6. Experience the Ogham Stones
Cork University on the Western Road has the finest collection anywhere of ancient enigmatic ogham stones - those tall rocks with varying sequences of short lines etched along one side, recording events and occasions in a venerable and still little-understood language. The stones are lined along a corridor opening on to the lovely central quadrangle of the college (known familiarly to one and all as The Stone Corridor) and are an inspiration for anyone seeking to know more of the long ago in Ireland.

7. Sample the Butter Museum
From the late 18th century onwards, Cork's prosperity was founded on butter, which was exported from the city to all corners of the world. The rich green lands of the south were - still are - particularly suited to butter production, and folk would trudge with their heavy loads from as far away as Kerry along the old Butter Road to Cork city and the Butter Exchange. At the museum you can re-live an industry that made Cork the largest butter market in the world. Incidentally, you will find that Cork butter is more salted than usual: this is a direct result of that export business - salt was a very effective way of preserving the product on long voyages. You're tasting history.

8. Take the Beamish/Murphy Test
Here in Cork we have two fine historic breweries of our own, each producing its own superb stout, Beamish and Murphys. If you take these things seriously - and believe me, we do - you really need to be able to distinguish at first sniff, let alone sip, between these rival products, and it is advisable that you make arrangements to become initiated as early as possible in your visit. Here's how you do it. Select a suitable hostelry. (Have we plenty of pubs in Cork? Have we what? If you're looking for amusement, try counting the number in, for example, Oliver Plunkett Street. Get a friend to start at the opposite end and see if your numbers tally - they never do!) Order a half pint of each. Then take a good draught of one, savour it, roll it round your mouth, and let it descend your throat slowly. Pause and consider the flavour. You need to allow at least ten seconds for this. Then repeat the process with the other, and so on until refills are necessary. (By the way, if you're used to the instant splash-and-serve of beer in other countries, you need to know that pulling a perfect pint in Cork takes at least five minutes, usually longer - it's the layering that's important.) By the end of the evening you should be able to decide which you prefer - that's if you can remember which was which.

9. Follow The Emigrant Trail
Take the short train ride to Cobh and re-live the experience of thousands of emigrants in The Queenstown Story. The reconstruction of life below decks in a coffin ship during an Atlantic storm is frighteningly effective. Stop at Fota Island on the way back (it has its own little railway halt) and go talk to the lemurs and the cheetahs in the Wildlife Park.
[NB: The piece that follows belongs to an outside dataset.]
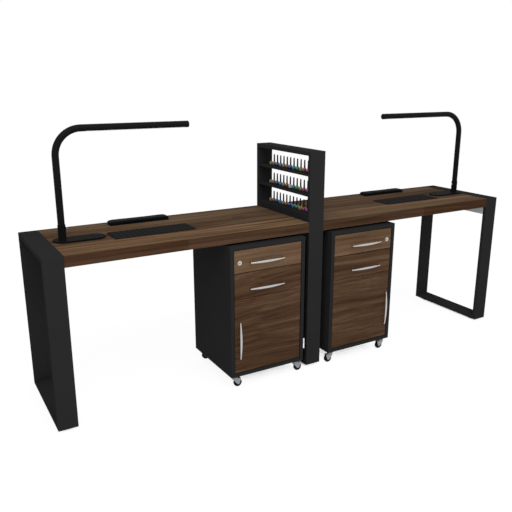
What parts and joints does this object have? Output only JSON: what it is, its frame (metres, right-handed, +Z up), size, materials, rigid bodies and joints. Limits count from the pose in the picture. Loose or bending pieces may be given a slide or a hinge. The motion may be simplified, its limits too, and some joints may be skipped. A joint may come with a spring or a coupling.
{
  "type": "double nail table",
  "caption": "Long salon desk for two workplaces with flat-tube frames, a polish bottle display, arched lamps, hand rests and rolling drawer pedestals.",
  "frame": {"origin": "on the floor, in the middle of the table's box", "axes": "+X along the table to the right of a person who faces its drawer fronts, +Y from the drawer fronts to the back, +Z up"},
  "size_m": [2.539, 0.539, 1.227],
  "materials": {
    "frame_coat": "fine matt powder coat, graphite",
    "display_board": "laminated board, matt graphite",
    "walnut_top": "walnut-look laminate, satin",
    "walnut_front": "walnut-look laminate, satin",
    "rail_coat": "light grey powder coat",
    "zinc_steel": "zinc plated",
    "glide_plastic": "matt black",
    "polish_glass": "glossy, in many colours",
    "cap_plastic": "satin black",
    "lamp_coat": "satin black",
    "diffuser_plastic": "milky white",
    "switch_plastic": "white",
    "pad_cover": "soft matt black",
    "pad_board": "black",
    "mat_rubber": "matt dark grey",
    "cabinet_board": "laminated board, matt graphite",
    "hardware_steel": "zinc plated",
    "drawer_board": "grey laminate",
    "handle_metal": "satin nickel",
    "caster_plastic": "light grey",
    "caster_tyre": "matt black"
  },
  "bodies": {
    "table": {"end_frames": "frame_coat", "centre_frame": "frame_coat", "left_desktop": "walnut_top", "right_desktop": "walnut_top", "support_rails": "rail_coat", "table_fasteners": "zinc_steel", "floor_glides": "glide_plastic", "display_shelves": "display_board", "polish_bottles": "polish_glass", "bottle_caps": "cap_plastic", "lamp_bases": "lamp_coat", "left_hand_rest": "pad_cover", "right_hand_rest": "pad_cover", "hand_rest_boards": "pad_board", "work_mats": "mat_rubber"},
    "left_lamp": {"left_lamp_arm": "lamp_coat", "left_lamp_diffuser": "diffuser_plastic"},
    "left_lamp_button": {"left_lamp_switch": "switch_plastic"},
    "left_pedestal": {"left_cabinet": "cabinet_board", "left_cabinet_hardware": "hardware_steel"},
    "left_top_drawer": {"left_top_drawer_box": "drawer_board", "left_top_drawer_front": "walnut_front", "left_top_drawer_fittings": "handle_metal"},
    "left_lock": {"left_lock_barrel": "handle_metal"},
    "left_lower_drawer": {"left_lower_drawer_box": "drawer_board", "left_lower_drawer_front": "walnut_front", "left_lower_drawer_fittings": "handle_metal"},
    "left_cupboard_door": {"left_door": "walnut_front", "left_door_handle": "handle_metal"},
    "left_front_outer_fork_body": {"left_front_outer_fork": "caster_plastic"},
    "left_front_outer_wheel_body": {"left_front_outer_wheel": "caster_tyre"},
    "left_front_inner_fork_body": {"left_front_inner_fork": "caster_plastic"},
    "left_front_inner_wheel_body": {"left_front_inner_wheel": "caster_tyre"},
    "left_rear_outer_fork_body": {"left_rear_outer_fork": "caster_plastic"},
    "left_rear_outer_wheel_body": {"left_rear_outer_wheel": "caster_tyre"},
    "left_rear_inner_fork_body": {"left_rear_inner_fork": "caster_plastic"},
    "left_rear_inner_wheel_body": {"left_rear_inner_wheel": "caster_tyre"},
    "right_lamp": {"right_lamp_arm": "lamp_coat", "right_lamp_diffuser": "diffuser_plastic"},
    "right_lamp_button": {"right_lamp_switch": "switch_plastic"},
    "right_pedestal": {"right_cabinet": "cabinet_board", "right_cabinet_hardware": "hardware_steel"},
    "right_top_drawer": {"right_top_drawer_box": "drawer_board", "right_top_drawer_front": "walnut_front", "right_top_drawer_fittings": "handle_metal"},
    "right_lock": {"right_lock_barrel": "handle_metal"},
    "right_lower_drawer": {"right_lower_drawer_box": "drawer_board", "right_lower_drawer_front": "walnut_front", "right_lower_drawer_fittings": "handle_metal"},
    "right_cupboard_door": {"right_door": "walnut_front", "right_door_handle": "handle_metal"},
    "right_front_outer_fork_body": {"right_front_outer_fork": "caster_plastic"},
    "right_front_outer_wheel_body": {"right_front_outer_wheel": "caster_tyre"},
    "right_front_inner_fork_body": {"right_front_inner_fork": "caster_plastic"},
    "right_front_inner_wheel_body": {"right_front_inner_wheel": "caster_tyre"},
    "right_rear_outer_fork_body": {"right_rear_outer_fork": "caster_plastic"},
    "right_rear_outer_wheel_body": {"right_rear_outer_wheel": "caster_tyre"},
    "right_rear_inner_fork_body": {"right_rear_inner_fork": "caster_plastic"},
    "right_rear_inner_wheel_body": {"right_rear_inner_wheel": "caster_tyre"}
  },
  "joints": [
    {"name": "left_lamp_swivel", "type": "hinge", "parent": "table", "child": "left_lamp", "pos_m": [-1.135, 0.0075, 0.8], "axis": [0, 0, 1], "range_deg": [-90, 90]},
    {"name": "left_lamp_button_press", "type": "slide", "parent": "table", "child": "left_lamp_button", "axis": [-1, 0, 0], "range_m": [0, 0.001], "stiffness_N_per_m": 500},
    {"name": "left_pedestal_roll", "type": "slide", "parent": "table", "child": "left_pedestal", "axis": [0, -1, 0], "range_m": [0, 0.5]},
    {"name": "left_top_drawer_slide", "type": "slide", "parent": "left_pedestal", "child": "left_top_drawer", "axis": [0, -1, 0], "range_m": [0, 0.3]},
    {"name": "left_lower_drawer_slide", "type": "slide", "parent": "left_pedestal", "child": "left_lower_drawer", "axis": [0, -1, 0], "range_m": [0, 0.3]},
    {"name": "left_lock_turn", "type": "hinge", "parent": "left_top_drawer", "child": "left_lock", "pos_m": [-0.43, -0.2375, 0.614], "axis": [0, -1, 0], "range_deg": [0, 90]},
    {"name": "left_door_hinge", "type": "hinge", "parent": "left_pedestal", "child": "left_cupboard_door", "pos_m": [-0.111, -0.2375, 0.26], "axis": [0, 0, 1], "range_deg": [0, 100]},
    {"name": "left_front_outer_swivel", "type": "hinge", "parent": "left_pedestal", "child": "left_front_outer_fork_body", "pos_m": [-0.448, -0.2225, 0.05], "axis": [0, 0, 1], "continuous": true},
    {"name": "left_front_outer_wheel_spin", "type": "hinge", "parent": "left_front_outer_fork_body", "child": "left_front_outer_wheel_body", "pos_m": [-0.434, -0.2225, 0.02], "axis": [0, 1, 0], "continuous": true},
    {"name": "left_front_inner_swivel", "type": "hinge", "parent": "left_pedestal", "child": "left_front_inner_fork_body", "pos_m": [-0.108, -0.2225, 0.05], "axis": [0, 0, 1], "continuous": true},
    {"name": "left_front_inner_wheel_spin", "type": "hinge", "parent": "left_front_inner_fork_body", "child": "left_front_inner_wheel_body", "pos_m": [-0.094, -0.2225, 0.02], "axis": [0, 1, 0], "continuous": true},
    {"name": "left_rear_outer_swivel", "type": "hinge", "parent": "left_pedestal", "child": "left_rear_outer_fork_body", "pos_m": [-0.448, 0.1275, 0.05], "axis": [0, 0, 1], "continuous": true},
    {"name": "left_rear_outer_wheel_spin", "type": "hinge", "parent": "left_rear_outer_fork_body", "child": "left_rear_outer_wheel_body", "pos_m": [-0.434, 0.1275, 0.02], "axis": [0, 1, 0], "continuous": true},
    {"name": "left_rear_inner_swivel", "type": "hinge", "parent": "left_pedestal", "child": "left_rear_inner_fork_body", "pos_m": [-0.108, 0.1275, 0.05], "axis": [0, 0, 1], "continuous": true},
    {"name": "left_rear_inner_wheel_spin", "type": "hinge", "parent": "left_rear_inner_fork_body", "child": "left_rear_inner_wheel_body", "pos_m": [-0.094, 0.1275, 0.02], "axis": [0, 1, 0], "continuous": true},
    {"name": "right_lamp_swivel", "type": "hinge", "parent": "table", "child": "right_lamp", "pos_m": [1.169, 0.0075, 0.8], "axis": [0, 0, 1], "range_deg": [-90, 90]},
    {"name": "right_lamp_button_press", "type": "slide", "parent": "table", "child": "right_lamp_button", "axis": [1, 0, 0], "range_m": [0, 0.001], "stiffness_N_per_m": 500},
    {"name": "right_pedestal_roll", "type": "slide", "parent": "table", "child": "right_pedestal", "axis": [0, -1, 0], "range_m": [0, 0.5]},
    {"name": "right_top_drawer_slide", "type": "slide", "parent": "right_pedestal", "child": "right_top_drawer", "axis": [0, -1, 0], "range_m": [0, 0.3]},
    {"name": "right_lower_drawer_slide", "type": "slide", "parent": "right_pedestal", "child": "right_lower_drawer", "axis": [0, -1, 0], "range_m": [0, 0.3]},
    {"name": "right_lock_turn", "type": "hinge", "parent": "right_top_drawer", "child": "right_lock", "pos_m": [0.43, -0.2375, 0.614], "axis": [0, 1, 0], "range_deg": [0, 90]},
    {"name": "right_door_hinge", "type": "hinge", "parent": "right_pedestal", "child": "right_cupboard_door", "pos_m": [0.111, -0.2375, 0.26], "axis": [0, 0, -1], "range_deg": [0, 100]},
    {"name": "right_front_outer_swivel", "type": "hinge", "parent": "right_pedestal", "child": "right_front_outer_fork_body", "pos_m": [0.448, -0.2225, 0.05], "axis": [0, 0, 1], "continuous": true},
    {"name": "right_front_outer_wheel_spin", "type": "hinge", "parent": "right_front_outer_fork_body", "child": "right_front_outer_wheel_body", "pos_m": [0.434, -0.2225, 0.02], "axis": [0, 1, 0], "continuous": true},
    {"name": "right_front_inner_swivel", "type": "hinge", "parent": "right_pedestal", "child": "right_front_inner_fork_body", "pos_m": [0.108, -0.2225, 0.05], "axis": [0, 0, 1], "continuous": true},
    {"name": "right_front_inner_wheel_spin", "type": "hinge", "parent": "right_front_inner_fork_body", "child": "right_front_inner_wheel_body", "pos_m": [0.094, -0.2225, 0.02], "axis": [0, 1, 0], "continuous": true},
    {"name": "right_rear_outer_swivel", "type": "hinge", "parent": "right_pedestal", "child": "right_rear_outer_fork_body", "pos_m": [0.448, 0.1275, 0.05], "axis": [0, 0, 1], "continuous": true},
    {"name": "right_rear_outer_wheel_spin", "type": "hinge", "parent": "right_rear_outer_fork_body", "child": "right_rear_outer_wheel_body", "pos_m": [0.434, 0.1275, 0.02], "axis": [0, 1, 0], "continuous": true},
    {"name": "right_rear_inner_swivel", "type": "hinge", "parent": "right_pedestal", "child": "right_rear_inner_fork_body", "pos_m": [0.108, 0.1275, 0.05], "axis": [0, 0, 1], "continuous": true},
    {"name": "right_rear_inner_wheel_spin", "type": "hinge", "parent": "right_rear_inner_fork_body", "child": "right_rear_inner_wheel_body", "pos_m": [0.094, 0.1275, 0.02], "axis": [0, 1, 0], "continuous": true}
  ]
}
10. Stroll Back Into History
You can take one of the open-top buses to get your bearings (and sort out all those confusing bridges and branches of the Lee) but by far the best way to discover the Viking, medieval, Elizabethan, Victorian past of this city built on the marshes is on foot. There are several excellent booklets on Cork's historic past and equipped with one of these you can return to an earlier time when waterways instead of streets stretched in every direction, haughty noblemen emerged from their fine town houses, and busy sailors unloaded silks, spices, wines and exotic foodstuffs from boats tied up at ancient stone steps.